Mainly I'm frustrated with them because I agree that so many of their goals are important, yet I see that their tactics of hostility, confrontation, and sensationalizing are so counter-productive. So you get an army of college kids wearing hemp and bitching about globalization on Earth Day, but no _results_.

I agree with you that the landfills are a problem, and absolutely that the US lumber industry and regulatory agencies need a lot of work.

The real question though, is whether the energy cost of recycling is worth it when you consider what will happen if you don't recycle. The answer, of course, is sometimes yes, and sometimes no. We get most of our energy from burning things in various ways: do we want to do more of that just so we can recycle? I think a more effective solution is to be able to burn a wider array of fuels in a cleaner manner. It would be nice if we could burn some of our waste, if we're going to be burning stuff anyway. This is where I'd like to see the R&D money go, and the good news is that there has been some progress. Now to get it implemented!

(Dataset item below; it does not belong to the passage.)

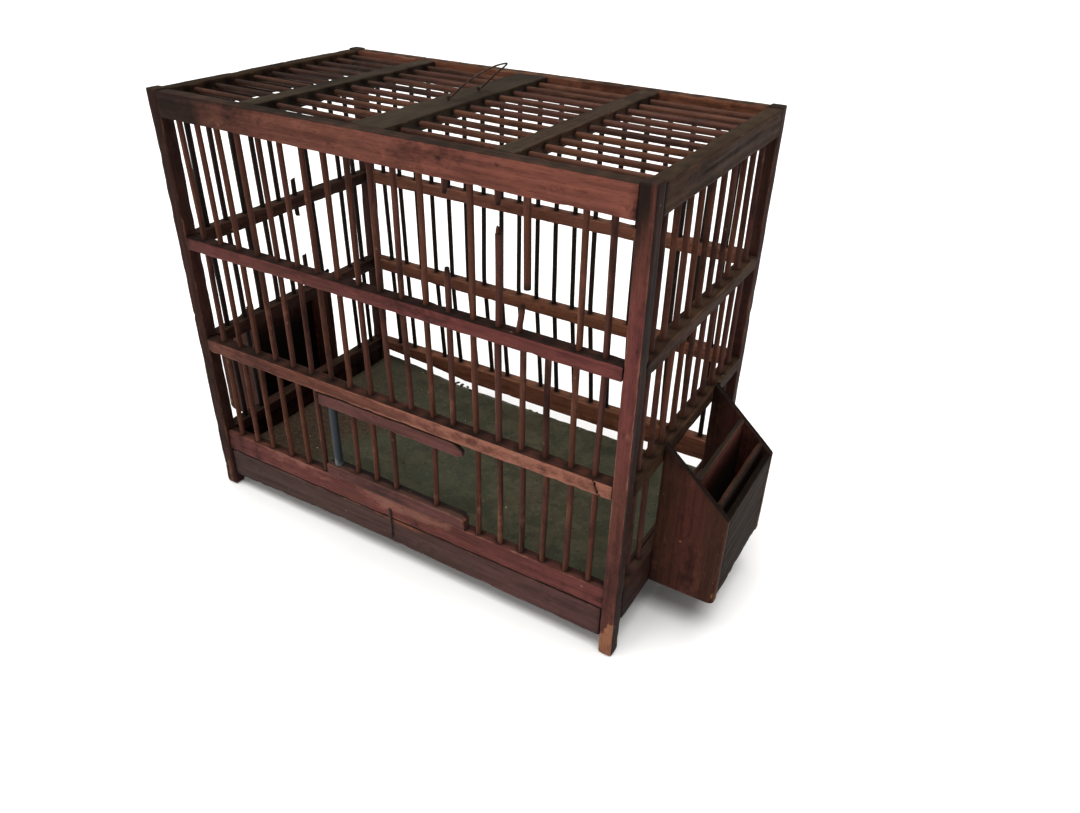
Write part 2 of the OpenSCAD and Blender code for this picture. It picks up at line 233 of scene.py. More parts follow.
def board(lo, hi, axis=0, r=1.1, seed=None, step=5.0, du=6.0, rough=0.22, bow=0.25, worn=0.6, chips=4, end_r=0.7,
          tone=None, warp=None, dust=0.6, ends=0.5, bars=(), extra=(), dents=0.0, bow_keep=(1, 1, 1)):
    """One sawn board. axis is the way its grain runs. bars are places (3-D points) where a bar goes into it."""
    if seed is None:
        SEED[0] += 1
        seed = SEED[0]
    rs = np.random.RandomState(seed)
    lo, hi = np.array(lo, float), np.array(hi, float)
    ua, va = (axis + 1) % 3, (axis + 2) % 3
    a, b = (hi[ua] - lo[ua]) / 2, (hi[va] - lo[va]) / 2
    r = min(r, a * 0.7, b * 0.7)
    ring, counts = section(a, b, r, du)
    m = len(ring)
    length = hi[axis] - lo[axis]
    er = min(end_r, length * 0.2)
    mid = np.linspace(er, length - er, max(2, int(round((length - 2 * er) / step)) + 1))
    ts = np.concatenate([[0, er * 0.3], mid, [length - er * 0.3, length]])
    if len(extra):
        ts = np.unique(np.concatenate([ts, np.clip(np.array(extra) - lo[axis], er, length - er)]))
        keep = np.concatenate([[True], np.diff(ts) > 0.12])
        ts = ts[keep]
    k = len(ts)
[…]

Anyway, I want to make it clear that I don't think you are one of those people, just taking the opportunity to bitch. :-)
http://www.fossil.energy.gov/programs/powersystems/combustion/fluidizedbed_overview.shtml

Date: 2004-05-05 02:12 pm (UTC)
From: [identity profile] eneref.livejournal.com
And for paper forestry, I'm all for the use and reuse of pine forests. Unfortunately, pulp timberers aren't terribly picky about what they cut, and the government is only too happy to allocate them old forest land in exchange for them regrowing pine over the hardwoods they cut down.